Using Tree #1, the expected length of the encoding for one symbol is:
1*p(A) + 3*p(B) + 3*p(C) + 3*p(D) + 3*p(E) = 2.0
Using Tree #2, the expected length of the encoding for one symbol is:
2*p(A) + 2*p(B) + 2*p(C) + 3*p(D) + 3*p(E) = 2.25
So using the encoding represented by Tree #1 would yield shorter messages on the average.
D.   Using the probabilities for A, B, C, D and E given above, construct a variable-length binary decoding tree using a simple greedy algorithm as follows:
1.     Begin with the set S of symbols to be encoded as binary strings, together with the probability P(x) for each symbol x. The probabilities sum to 1, and measure the frequencies with which each symbol appears in the input stream. In the example from lecture, the initial set S contains the four symbols and associated probabilities in the above table.
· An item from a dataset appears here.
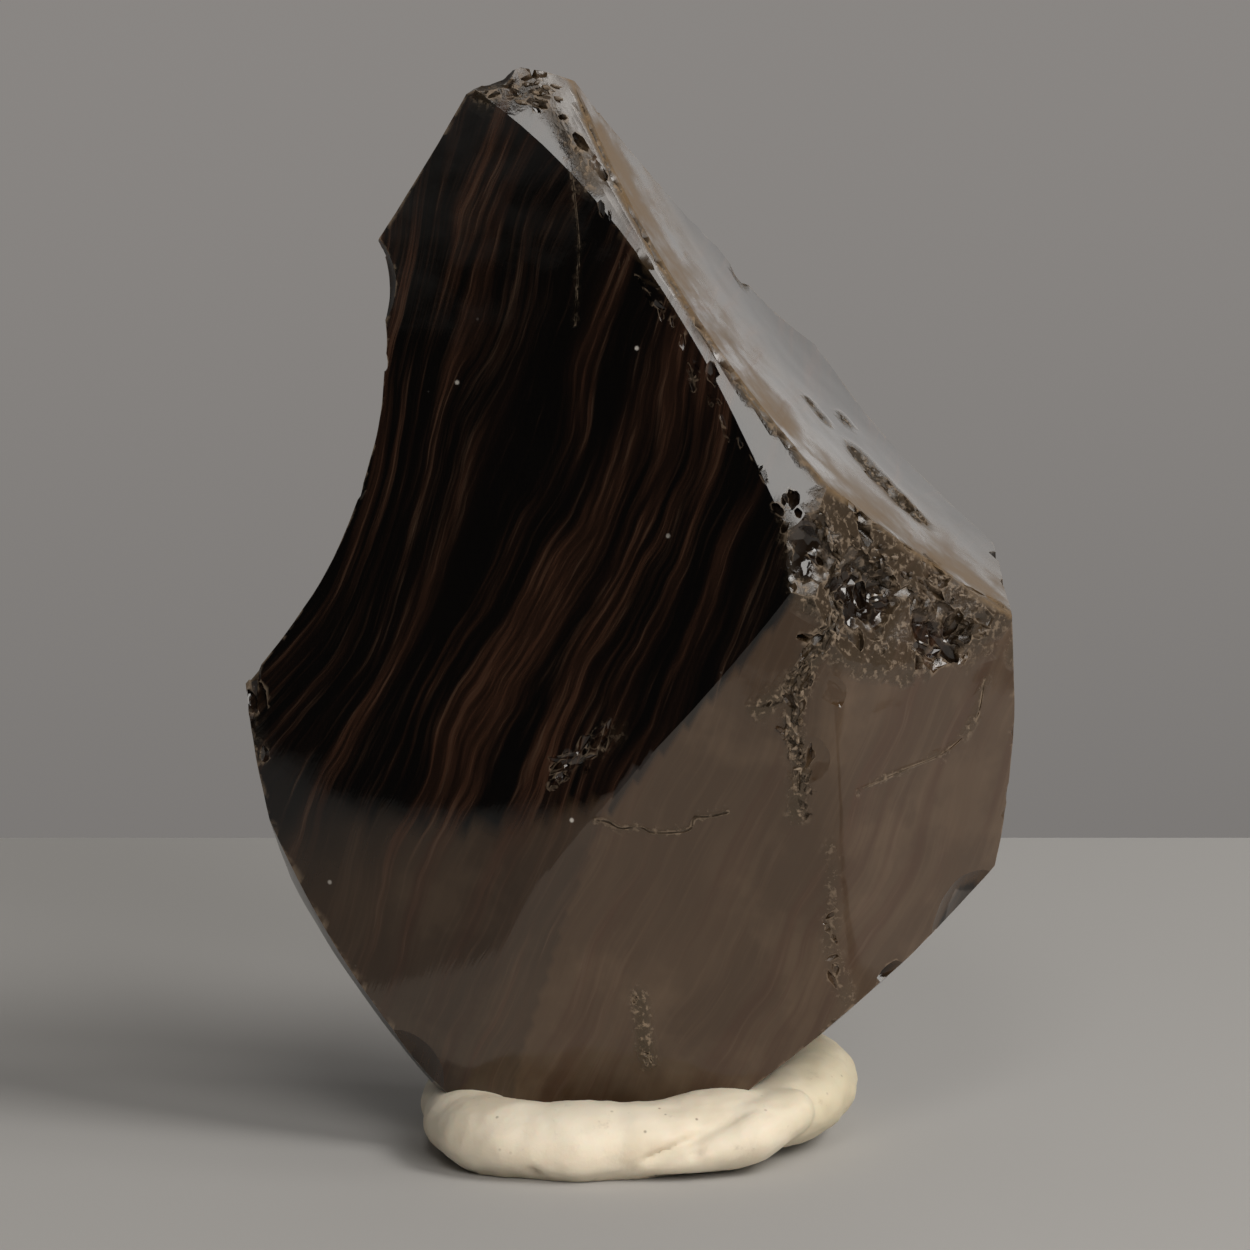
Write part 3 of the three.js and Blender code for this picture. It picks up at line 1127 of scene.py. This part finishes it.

2.     Repeat the following steps until there is only 1 symbol left in S:
A.   Choose the two members of S having lowest probabilities. Choose arbitrarily to resolve ties. In the example aove, D and E might be the first nodes chosen.
B.    Remove the selected symbols from S, and create a new node of the decoding tree whose children (sub-nodes) are the symbols you've removed. Label the left branch with a "0", and the right branch with a "1". In the first iteration of the example above, the bottom-most internal node (leading to D and E) would be created.
C.    Add to S a new symbol (e.g., "DE" in our example) that represents this new node. Assign this new symbol a probability equal to the sum of the probabilities of the two nodes it replaces.
S = {A/0.5 B/0.125 C/0.125 D/0.125 E/0.125}
  arbitrarily choose D & E
  encoding: "0" => D, "1" => E
S = {A/0.5 B/0.125 C/0.125 DE/0.25}
  choose B & C
  encoding: "0" => B, "1" => C
S = {A/0.5 BC/0.25 DE/0.25}
  choose BC & DE
  encoding: "00" => B, "01" => C, "10" => D, "11" => E
S = {A/0.5 BCDE/0.5}
  choose A & BCDE
  encoding: "0" => A, "100" => B, "101" => C, "110" => D, "111" => E
S = {ABCDE/1.0}
This Tree #1 shown in the diagram above. The choice of D & E as the first symbols to combine was arbitrary -- we could have chosen any two symbols from B, C, D and E. So there are many equally plausible encodings that might emerge from this algorithm, corresponding the interchanging B, C, D and E at the leaves of the tree.
E.    Huffman coding is used to compactly encode the species of fish tagged by a game warden. If 50% of the fish are bass and the rest are evenly distributed among 15 other species, how many bits would be used to encode the species of a bass?
1 bit, using the algorithm described above.
F.     Consider the sum of two six-sided dice. Even when the dice are "fair" the amount information conveyed by a single sum depends on what the sum is since some sums are more likely than others, as shown in the following figure:
What is the average number of bits of information provided by the sum of 2 dice? Suppose we want to transmit the sums resulting from rolling the dice 1000 times. How many bits should we expect that transmission to take?
Average number of bits = sum pilog2(1/pi) for i = 2 through 12. Using the probabilities given in the figure above the average number of bits of information provided by the sum of two dice is 3.2744.
So if we had the perfect encoding, the expected length of the transmission would be 3274.4 bits. If we encode each sum separately we can't quite achieve this lower bound -- see the next question for details.
G.   Suppose we want to transmit the sums resulting from rolling the dice 1000 times. If we use 4 bits to encode each sum, we'll need 4000 bits to transmit the result of 1000 rolls. If we use a variable-length binary code which uses shorter sequences to encode more likely sums then the expected number of bits need to encode 1000 sums should be less than 4000. Construct a variable-length encoding for the sum of two dice whose expected number of bits per sum is less than 3.5. (Hint: It's possible to find an encoding for the sum of two dice with an expected number of bits = 3.306.)
Using the greedy algorithm given above, we arrive at the following encoding which has 3.3056 as the expected number of bits for each sum.
H.   Okay, so can we make an encoding for transmitting 1000 sums that has an expected length smaller than 3306 bits?

Yes, but we have to look at encoding more than one sum at a time, e.g., by applying the construction algorithm to pairs of sums, or ultimately to all 1000 sums at once. Many of the more sophisticated compression algorithms consider sequences of symbols when constructing the appropriate encoding scheme.